SEP-IRA contributions are at the discretion of the employer, but generally can’t exceed 25% of an employee’s annual W-2 compensation or 20% of an owner’s net self-employment income, up to $49,000 for 2011 and up to $50,000 for 2012.
When it comes to taking money out of a SEP-IRA, the rules are generally the same as a traditional IRA. You can withdraw funds as early as age 59½ and as late as 70½ without incurring a penalty. You can roll over funds from a SEP-IRA into a traditional IRA or another type of qualified retirement plan tax free.
What is a SIMPLE IRA?
A Savings Incentive Match Plan for Employees (SIMPLE) is a retirement plan for small businesses with fewer than 100 employees that can be set up as either a 401(k) or an IRA. It comes with fewer restrictions and paperwork than other types of workplace retirement plans, which makes it a great starter plan for small companies that want to minimize their administrative hassles.

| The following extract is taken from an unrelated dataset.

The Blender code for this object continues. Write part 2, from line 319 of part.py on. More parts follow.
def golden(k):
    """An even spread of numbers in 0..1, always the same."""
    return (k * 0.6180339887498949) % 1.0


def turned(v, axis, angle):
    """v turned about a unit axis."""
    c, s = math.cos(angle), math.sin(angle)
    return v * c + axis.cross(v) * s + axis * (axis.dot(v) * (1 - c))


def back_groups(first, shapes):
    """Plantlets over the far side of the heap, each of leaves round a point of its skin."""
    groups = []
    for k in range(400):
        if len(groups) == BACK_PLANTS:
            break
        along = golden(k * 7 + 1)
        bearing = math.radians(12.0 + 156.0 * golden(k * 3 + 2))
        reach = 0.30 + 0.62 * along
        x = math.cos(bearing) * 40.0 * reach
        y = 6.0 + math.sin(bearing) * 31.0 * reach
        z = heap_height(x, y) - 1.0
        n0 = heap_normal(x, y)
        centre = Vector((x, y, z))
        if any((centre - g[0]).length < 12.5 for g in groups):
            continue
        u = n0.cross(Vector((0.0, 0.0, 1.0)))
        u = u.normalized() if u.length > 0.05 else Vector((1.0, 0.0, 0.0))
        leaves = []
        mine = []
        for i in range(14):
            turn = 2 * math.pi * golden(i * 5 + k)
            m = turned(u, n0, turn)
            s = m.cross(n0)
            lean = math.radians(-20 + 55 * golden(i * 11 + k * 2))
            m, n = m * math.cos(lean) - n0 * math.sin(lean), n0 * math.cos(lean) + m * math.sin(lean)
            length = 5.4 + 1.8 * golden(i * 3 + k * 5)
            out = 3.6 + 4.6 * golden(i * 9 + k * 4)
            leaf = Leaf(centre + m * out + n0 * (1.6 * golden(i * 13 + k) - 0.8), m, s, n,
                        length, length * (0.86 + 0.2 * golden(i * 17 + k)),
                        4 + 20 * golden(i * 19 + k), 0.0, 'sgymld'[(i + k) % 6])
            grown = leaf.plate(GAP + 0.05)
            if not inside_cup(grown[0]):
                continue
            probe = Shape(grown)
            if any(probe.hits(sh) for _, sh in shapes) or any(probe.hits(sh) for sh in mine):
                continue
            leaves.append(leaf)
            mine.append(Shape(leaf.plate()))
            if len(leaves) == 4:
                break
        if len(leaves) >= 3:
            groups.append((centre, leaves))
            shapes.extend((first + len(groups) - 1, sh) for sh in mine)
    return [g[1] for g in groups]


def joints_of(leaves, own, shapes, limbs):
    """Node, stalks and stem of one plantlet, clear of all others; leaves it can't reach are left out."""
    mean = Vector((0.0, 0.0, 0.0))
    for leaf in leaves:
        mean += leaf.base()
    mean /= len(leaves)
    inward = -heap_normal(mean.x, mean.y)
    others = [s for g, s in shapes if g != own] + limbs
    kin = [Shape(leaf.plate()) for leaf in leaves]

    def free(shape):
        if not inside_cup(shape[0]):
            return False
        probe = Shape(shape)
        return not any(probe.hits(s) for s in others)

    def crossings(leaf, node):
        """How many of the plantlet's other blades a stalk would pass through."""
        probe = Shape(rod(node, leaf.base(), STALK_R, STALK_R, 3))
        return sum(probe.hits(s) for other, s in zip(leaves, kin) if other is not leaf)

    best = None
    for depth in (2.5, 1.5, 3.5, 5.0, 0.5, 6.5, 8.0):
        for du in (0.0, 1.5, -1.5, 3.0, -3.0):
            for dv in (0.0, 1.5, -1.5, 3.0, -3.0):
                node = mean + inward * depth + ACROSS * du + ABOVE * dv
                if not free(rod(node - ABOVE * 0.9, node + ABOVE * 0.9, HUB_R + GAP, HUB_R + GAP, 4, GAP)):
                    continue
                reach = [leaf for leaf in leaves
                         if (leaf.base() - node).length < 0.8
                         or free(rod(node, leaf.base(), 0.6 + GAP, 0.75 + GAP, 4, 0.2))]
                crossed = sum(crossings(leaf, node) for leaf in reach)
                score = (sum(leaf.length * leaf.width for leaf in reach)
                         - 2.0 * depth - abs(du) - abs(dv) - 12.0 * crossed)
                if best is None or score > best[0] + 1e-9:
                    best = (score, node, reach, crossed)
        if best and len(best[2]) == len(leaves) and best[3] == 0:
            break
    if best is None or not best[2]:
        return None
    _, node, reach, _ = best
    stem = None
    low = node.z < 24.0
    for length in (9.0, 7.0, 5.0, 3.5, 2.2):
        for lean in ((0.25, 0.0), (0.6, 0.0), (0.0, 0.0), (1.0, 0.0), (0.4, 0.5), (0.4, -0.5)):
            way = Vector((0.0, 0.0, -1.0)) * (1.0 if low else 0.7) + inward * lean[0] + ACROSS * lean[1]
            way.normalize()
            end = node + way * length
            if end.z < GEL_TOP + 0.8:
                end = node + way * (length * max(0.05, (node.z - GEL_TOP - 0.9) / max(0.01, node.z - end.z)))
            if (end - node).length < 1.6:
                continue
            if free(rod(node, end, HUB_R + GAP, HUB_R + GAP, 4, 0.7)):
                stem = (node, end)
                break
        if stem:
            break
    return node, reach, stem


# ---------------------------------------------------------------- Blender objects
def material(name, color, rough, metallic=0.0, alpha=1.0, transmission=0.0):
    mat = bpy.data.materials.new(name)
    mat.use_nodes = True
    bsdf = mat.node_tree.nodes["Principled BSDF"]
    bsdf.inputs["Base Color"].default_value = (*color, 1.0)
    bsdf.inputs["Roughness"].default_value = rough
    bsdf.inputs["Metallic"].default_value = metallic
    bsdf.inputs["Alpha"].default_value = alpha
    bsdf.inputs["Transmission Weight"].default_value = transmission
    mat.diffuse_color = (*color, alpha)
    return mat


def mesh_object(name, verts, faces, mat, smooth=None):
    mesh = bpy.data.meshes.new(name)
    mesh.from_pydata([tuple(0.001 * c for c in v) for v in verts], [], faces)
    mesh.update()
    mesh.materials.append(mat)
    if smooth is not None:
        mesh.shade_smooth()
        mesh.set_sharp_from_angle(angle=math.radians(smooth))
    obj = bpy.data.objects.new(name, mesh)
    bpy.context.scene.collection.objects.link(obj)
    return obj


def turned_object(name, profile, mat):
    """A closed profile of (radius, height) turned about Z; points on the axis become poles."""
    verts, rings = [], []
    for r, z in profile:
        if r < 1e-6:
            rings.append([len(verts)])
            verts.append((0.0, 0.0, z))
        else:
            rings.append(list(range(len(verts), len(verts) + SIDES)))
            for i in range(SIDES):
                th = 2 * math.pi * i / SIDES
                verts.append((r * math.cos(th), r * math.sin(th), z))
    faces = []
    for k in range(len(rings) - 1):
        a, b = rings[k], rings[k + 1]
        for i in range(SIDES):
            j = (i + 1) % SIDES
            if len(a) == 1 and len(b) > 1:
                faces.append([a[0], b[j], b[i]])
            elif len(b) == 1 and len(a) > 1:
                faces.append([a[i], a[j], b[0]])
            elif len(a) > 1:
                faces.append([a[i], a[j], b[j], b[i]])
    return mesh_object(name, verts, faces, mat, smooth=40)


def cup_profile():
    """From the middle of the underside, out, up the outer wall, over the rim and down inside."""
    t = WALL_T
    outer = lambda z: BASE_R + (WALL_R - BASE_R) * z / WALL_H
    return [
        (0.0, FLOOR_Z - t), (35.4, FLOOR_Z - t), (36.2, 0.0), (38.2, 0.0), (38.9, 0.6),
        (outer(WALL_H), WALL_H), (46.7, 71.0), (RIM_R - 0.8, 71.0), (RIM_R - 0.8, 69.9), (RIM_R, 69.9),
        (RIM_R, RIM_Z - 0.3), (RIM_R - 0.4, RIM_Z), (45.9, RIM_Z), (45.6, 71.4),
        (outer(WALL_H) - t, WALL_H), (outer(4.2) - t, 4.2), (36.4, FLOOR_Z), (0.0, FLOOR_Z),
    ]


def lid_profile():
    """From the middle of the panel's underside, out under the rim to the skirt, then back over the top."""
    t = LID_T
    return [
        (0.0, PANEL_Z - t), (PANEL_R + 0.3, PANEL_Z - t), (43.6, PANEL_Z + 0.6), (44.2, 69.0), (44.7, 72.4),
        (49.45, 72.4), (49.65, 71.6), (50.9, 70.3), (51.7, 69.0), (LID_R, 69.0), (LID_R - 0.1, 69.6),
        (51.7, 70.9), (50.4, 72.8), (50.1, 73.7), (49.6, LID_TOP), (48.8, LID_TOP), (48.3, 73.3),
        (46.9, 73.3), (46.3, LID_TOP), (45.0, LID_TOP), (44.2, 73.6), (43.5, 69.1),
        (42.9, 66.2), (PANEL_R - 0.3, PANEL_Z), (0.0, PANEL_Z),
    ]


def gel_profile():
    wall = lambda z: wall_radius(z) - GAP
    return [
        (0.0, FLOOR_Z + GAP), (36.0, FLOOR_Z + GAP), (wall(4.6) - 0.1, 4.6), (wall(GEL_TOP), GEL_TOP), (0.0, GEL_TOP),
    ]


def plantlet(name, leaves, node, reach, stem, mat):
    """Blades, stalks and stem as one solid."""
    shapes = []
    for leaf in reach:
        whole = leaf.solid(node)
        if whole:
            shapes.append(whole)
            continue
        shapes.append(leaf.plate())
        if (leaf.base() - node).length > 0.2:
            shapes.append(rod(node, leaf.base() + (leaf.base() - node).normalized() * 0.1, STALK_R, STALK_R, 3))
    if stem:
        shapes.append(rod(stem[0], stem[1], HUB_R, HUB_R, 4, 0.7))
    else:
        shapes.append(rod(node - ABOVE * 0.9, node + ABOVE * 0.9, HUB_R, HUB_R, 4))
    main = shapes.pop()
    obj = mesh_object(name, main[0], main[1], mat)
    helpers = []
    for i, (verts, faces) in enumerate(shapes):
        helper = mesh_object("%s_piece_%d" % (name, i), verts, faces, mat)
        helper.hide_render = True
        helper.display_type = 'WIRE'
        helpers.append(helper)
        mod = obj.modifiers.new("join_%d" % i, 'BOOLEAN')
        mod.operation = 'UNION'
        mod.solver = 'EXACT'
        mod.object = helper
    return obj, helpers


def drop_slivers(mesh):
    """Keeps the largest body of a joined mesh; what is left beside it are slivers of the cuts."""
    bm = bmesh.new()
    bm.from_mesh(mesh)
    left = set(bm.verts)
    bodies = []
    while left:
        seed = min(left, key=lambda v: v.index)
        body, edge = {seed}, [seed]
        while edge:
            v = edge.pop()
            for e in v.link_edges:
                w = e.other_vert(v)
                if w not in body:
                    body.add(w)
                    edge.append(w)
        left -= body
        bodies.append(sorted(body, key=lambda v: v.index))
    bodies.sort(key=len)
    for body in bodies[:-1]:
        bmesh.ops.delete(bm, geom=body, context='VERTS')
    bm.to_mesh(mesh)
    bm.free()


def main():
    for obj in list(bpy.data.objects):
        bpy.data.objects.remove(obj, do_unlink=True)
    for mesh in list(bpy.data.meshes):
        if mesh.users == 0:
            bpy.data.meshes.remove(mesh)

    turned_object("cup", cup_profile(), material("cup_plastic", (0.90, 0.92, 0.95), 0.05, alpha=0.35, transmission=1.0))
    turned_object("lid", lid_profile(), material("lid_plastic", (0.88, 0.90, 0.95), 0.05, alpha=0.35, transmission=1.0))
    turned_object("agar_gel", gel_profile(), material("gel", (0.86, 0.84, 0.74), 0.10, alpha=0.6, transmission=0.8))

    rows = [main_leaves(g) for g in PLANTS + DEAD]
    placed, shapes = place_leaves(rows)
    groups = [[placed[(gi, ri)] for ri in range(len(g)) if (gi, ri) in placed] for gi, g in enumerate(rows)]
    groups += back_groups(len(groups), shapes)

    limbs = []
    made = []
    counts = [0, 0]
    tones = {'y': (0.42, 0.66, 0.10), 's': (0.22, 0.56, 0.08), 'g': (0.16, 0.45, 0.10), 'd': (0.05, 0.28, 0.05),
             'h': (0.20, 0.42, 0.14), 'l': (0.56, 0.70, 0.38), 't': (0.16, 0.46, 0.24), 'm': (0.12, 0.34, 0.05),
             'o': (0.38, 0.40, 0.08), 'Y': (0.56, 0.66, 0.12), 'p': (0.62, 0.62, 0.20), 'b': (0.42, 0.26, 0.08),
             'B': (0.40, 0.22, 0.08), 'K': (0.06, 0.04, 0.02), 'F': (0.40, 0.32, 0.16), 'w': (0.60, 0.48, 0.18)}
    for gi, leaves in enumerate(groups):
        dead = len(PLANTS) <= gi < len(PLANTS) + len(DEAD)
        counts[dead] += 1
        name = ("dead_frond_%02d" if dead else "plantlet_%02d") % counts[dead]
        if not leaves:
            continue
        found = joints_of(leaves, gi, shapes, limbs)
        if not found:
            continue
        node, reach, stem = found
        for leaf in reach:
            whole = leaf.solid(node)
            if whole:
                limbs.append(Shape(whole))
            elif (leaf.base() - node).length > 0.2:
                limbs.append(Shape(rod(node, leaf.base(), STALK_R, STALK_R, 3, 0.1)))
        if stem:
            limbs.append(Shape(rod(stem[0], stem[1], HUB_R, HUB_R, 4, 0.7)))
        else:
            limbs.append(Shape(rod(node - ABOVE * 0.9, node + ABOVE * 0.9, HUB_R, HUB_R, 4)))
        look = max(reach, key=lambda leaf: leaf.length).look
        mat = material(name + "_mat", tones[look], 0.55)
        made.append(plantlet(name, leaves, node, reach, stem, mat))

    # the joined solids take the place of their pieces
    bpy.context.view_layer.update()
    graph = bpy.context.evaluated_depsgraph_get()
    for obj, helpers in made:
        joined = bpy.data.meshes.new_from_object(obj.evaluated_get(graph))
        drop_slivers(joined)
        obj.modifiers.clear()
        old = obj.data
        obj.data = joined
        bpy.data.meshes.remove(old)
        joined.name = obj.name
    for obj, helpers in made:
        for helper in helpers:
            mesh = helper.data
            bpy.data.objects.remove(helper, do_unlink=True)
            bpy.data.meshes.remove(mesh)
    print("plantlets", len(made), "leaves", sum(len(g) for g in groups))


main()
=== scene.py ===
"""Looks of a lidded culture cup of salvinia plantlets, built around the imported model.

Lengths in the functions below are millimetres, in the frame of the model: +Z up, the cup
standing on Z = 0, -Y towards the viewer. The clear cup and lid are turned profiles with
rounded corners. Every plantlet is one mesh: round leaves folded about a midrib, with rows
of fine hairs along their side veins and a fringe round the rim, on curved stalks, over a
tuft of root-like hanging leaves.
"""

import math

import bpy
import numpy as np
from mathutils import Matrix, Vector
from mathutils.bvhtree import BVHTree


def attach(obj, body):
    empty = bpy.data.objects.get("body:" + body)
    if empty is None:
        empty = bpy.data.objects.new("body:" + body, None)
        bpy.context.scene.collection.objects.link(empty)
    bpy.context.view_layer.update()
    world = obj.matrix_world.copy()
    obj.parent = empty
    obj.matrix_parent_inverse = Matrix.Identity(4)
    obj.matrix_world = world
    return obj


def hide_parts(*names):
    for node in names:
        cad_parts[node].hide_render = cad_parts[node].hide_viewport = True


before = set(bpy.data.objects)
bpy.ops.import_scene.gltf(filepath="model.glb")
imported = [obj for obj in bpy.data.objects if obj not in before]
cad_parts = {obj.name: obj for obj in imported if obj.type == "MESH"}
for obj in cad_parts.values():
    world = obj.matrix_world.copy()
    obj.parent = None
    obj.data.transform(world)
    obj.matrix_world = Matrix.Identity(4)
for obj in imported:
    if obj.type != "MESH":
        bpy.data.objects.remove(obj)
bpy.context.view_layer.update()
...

With a SIMPLE IRA, employees elect to make contributions on a pre-tax basis and employers must contribute a set amount of matching funds. For 2011 and 2012, a worker can contribute 100% of their compensation up to $11,500 or $14,000 if you’re age 50 or older.
Employers must kick in SIMPLE IRA contributions on a dollar-for-dollar basis up to 3% of an employee’s compensation or make nonelective contributions of 2% of each employee’s compensation. Employees are always 100% vested in employer contributions.
You can withdraw funds as early as age 59½ and as late as 70½ without incurring a penalty. Taking an early withdrawal within 2 years of participating in a SIMPLE IRA comes with a steep 25% penalty—after that it’s reduced to 10%. After 2 years you can roll over funds from a SIMPLE IRA into a traditional IRA, Roth IRA, or another type of qualified retirement plan tax free.
Using one or a combination of tax-advantaged IRAs is a smart way to make your investment dollars go farther and to make sure you’ll have a healthy nest egg to spend during retirement.